WHAT THE TASK REQUIRES:
Pull out the lines from the line containing "3, rise: 16.2" through the line containing "cad_parts[node].hide_render = cad_parts[node].hide_viewport", both lines included, and copy them exactly.

GIVEN DATA:
━━━━━━━━━━

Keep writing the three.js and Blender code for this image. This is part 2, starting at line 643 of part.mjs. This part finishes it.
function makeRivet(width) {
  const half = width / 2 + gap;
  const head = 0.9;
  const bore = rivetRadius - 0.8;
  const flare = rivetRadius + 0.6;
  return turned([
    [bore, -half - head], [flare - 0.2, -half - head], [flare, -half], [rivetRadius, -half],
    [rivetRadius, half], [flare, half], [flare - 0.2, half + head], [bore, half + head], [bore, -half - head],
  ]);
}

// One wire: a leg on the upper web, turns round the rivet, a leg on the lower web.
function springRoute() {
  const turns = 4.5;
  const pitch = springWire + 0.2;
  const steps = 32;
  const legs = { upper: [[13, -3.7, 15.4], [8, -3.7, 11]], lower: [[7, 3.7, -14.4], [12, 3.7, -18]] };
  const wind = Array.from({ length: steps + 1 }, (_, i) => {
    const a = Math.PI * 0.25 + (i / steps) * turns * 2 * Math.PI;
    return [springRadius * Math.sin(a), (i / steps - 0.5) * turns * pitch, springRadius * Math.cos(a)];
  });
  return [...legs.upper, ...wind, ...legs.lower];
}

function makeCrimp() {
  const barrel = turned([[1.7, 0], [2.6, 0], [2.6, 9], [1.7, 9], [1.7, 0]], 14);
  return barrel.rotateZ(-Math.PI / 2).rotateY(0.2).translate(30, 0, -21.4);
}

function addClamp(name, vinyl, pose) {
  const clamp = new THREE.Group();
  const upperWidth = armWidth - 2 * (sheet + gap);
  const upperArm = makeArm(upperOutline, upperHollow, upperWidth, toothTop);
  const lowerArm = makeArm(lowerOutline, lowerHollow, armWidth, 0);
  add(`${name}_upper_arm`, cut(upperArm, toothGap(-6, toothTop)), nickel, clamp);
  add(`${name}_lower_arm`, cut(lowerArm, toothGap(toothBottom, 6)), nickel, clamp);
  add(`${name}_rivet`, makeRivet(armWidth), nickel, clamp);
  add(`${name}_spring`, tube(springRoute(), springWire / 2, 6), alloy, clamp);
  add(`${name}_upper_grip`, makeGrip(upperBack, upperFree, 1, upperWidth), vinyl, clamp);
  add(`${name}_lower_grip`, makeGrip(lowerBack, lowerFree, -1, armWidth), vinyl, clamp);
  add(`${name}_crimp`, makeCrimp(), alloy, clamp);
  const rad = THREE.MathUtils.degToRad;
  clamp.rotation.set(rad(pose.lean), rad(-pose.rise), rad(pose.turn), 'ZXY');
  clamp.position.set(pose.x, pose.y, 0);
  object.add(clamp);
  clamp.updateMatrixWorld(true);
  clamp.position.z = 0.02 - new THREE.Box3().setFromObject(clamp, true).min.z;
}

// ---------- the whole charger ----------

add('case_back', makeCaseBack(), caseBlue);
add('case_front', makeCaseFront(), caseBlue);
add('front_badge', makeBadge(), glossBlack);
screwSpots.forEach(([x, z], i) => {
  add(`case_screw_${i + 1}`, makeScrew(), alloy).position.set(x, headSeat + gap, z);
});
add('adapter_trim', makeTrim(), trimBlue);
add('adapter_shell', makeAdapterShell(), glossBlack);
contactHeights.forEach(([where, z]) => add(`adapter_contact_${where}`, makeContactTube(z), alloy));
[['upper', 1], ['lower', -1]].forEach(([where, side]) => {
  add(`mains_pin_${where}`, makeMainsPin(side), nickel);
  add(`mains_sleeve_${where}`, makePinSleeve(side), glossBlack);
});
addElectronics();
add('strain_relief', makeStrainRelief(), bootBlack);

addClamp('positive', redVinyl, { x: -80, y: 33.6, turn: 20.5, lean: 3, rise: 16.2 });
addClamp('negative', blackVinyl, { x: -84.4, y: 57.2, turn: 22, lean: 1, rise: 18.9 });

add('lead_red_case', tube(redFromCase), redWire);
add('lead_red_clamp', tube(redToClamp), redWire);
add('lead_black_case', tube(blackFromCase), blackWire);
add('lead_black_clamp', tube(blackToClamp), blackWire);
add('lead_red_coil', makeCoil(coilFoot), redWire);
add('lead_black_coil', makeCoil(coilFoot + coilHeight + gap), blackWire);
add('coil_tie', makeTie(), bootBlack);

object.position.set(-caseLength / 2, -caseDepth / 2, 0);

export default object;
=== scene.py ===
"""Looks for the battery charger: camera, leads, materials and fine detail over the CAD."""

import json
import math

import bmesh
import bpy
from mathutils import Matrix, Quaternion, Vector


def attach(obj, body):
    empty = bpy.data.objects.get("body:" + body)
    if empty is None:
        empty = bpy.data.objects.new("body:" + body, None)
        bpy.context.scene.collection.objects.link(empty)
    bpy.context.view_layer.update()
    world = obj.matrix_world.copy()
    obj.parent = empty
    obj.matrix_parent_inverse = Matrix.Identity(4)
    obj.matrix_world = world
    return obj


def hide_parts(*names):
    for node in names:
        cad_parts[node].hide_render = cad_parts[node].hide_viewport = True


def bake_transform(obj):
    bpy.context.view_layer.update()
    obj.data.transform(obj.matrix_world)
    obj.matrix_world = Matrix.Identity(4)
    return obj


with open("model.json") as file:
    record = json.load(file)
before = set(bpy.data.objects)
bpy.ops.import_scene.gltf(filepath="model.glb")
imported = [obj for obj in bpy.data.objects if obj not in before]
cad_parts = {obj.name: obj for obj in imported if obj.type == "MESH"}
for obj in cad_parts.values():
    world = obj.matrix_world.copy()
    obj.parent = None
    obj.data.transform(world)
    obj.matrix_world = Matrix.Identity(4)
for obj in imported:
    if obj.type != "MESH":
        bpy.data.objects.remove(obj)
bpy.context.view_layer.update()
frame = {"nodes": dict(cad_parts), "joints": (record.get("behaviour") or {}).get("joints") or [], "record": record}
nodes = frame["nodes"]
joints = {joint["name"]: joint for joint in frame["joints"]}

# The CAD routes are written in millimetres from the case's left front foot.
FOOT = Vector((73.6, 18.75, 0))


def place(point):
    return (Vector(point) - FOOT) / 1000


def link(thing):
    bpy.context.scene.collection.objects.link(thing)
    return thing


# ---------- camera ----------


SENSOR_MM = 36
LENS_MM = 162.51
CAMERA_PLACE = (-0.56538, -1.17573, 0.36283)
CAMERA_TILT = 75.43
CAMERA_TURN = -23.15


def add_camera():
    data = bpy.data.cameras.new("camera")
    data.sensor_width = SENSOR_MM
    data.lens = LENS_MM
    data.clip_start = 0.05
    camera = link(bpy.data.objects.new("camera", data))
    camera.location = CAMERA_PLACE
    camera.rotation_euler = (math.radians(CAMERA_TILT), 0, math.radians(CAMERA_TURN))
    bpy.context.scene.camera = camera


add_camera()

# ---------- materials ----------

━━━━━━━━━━

RESPONSE TO THE EXERCISE:
addClamp('positive', redVinyl, { x: -80, y: 33.6, turn: 20.5, lean: 3, rise: 16.2 });
addClamp('negative', blackVinyl, { x: -84.4, y: 57.2, turn: 22, lean: 1, rise: 18.9 });

add('lead_red_case', tube(redFromCase), redWire);
add('lead_red_clamp', tube(redToClamp), redWire);
add('lead_black_case', tube(blackFromCase), blackWire);
add('lead_black_clamp', tube(blackToClamp), blackWire);
add('lead_red_coil', makeCoil(coilFoot), redWire);
add('lead_black_coil', makeCoil(coilFoot + coilHeight + gap), blackWire);
add('coil_tie', makeTie(), bootBlack);

object.position.set(-caseLength / 2, -caseDepth / 2, 0);

export default object;
=== scene.py ===
"""Looks for the battery charger: camera, leads, materials and fine detail over the CAD."""

import json
import math

import bmesh
import bpy
from mathutils import Matrix, Quaternion, Vector


def attach(obj, body):
    empty = bpy.data.objects.get("body:" + body)
    if empty is None:
        empty = bpy.data.objects.new("body:" + body, None)
        bpy.context.scene.collection.objects.link(empty)
    bpy.context.view_layer.update()
    world = obj.matrix_world.copy()
    obj.parent = empty
    obj.matrix_parent_inverse = Matrix.Identity(4)
    obj.matrix_world = world
    return obj


def hide_parts(*names):
    for node in names:
        cad_parts[node].hide_render = cad_parts[node].hide_viewport = True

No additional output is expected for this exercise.